We are still ignored.

So from now on, WE set the scale. We come up with demands, feasible demands, about copyright, censorship and government influences. We present them the choice. And when they decide to ignore us still, we will fuck stuff up. We have been holding back on them too long. But no more of that. We switched IRC servers too often. But no more of that. They have taken down our websites too many times. But no more of that. If they want to get personal, they can GET it. So stop messing around.

We will put our posters in every supermarket, school, every billboard and open place. We will spread our flyers in every public place. We will send anonymous letters. We will make prank calls. We will paint on your houses. We will leave our trails. We will wake you up in the middle of the night. We will remind you of our statements. The more you try to ignore us, the more noise we will make.
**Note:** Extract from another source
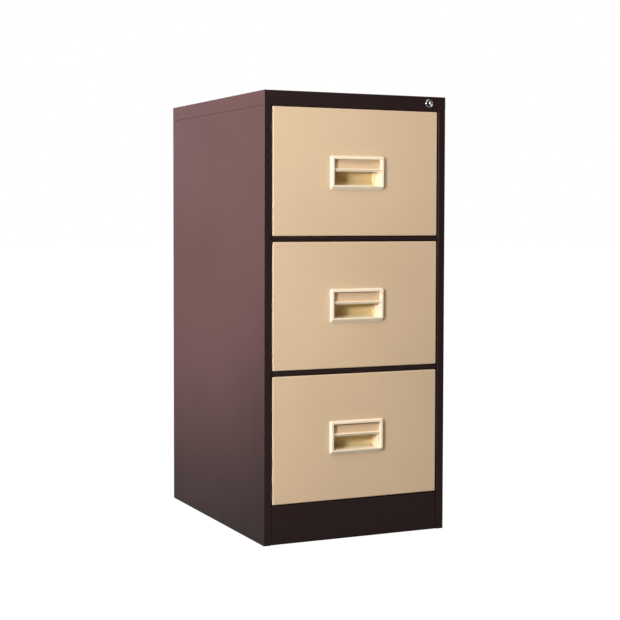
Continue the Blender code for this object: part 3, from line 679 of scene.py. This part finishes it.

Anonymous will be set free. Anonymous will no longer be controlled. Chaos.

We are Anonymous.

We are not alone.”

Perhaps I have been mistaken in trying to give Anonymous too much credit in the past. The above statement makes one wonder about who is behind the text. Prank calls? Painting houses? Waking people up in the middle of the night? Seriously?

I still think that the main motivation for most of Anonymous is the lulz, and only a minority take the movement seriously. Perhaps some of those involved were taken by surprise by the success experienced in the ACS:Law case, and now believe that they can go even further by making policy demands. Perhaps someone should explain to those involved that threats will not work in this instance.

Anonymous has been very successful at what it has set out to do so far, namely knocking websites off the Internet for a limited period of time, but the attempts at policy talk read, to put it politely, like playground bullying.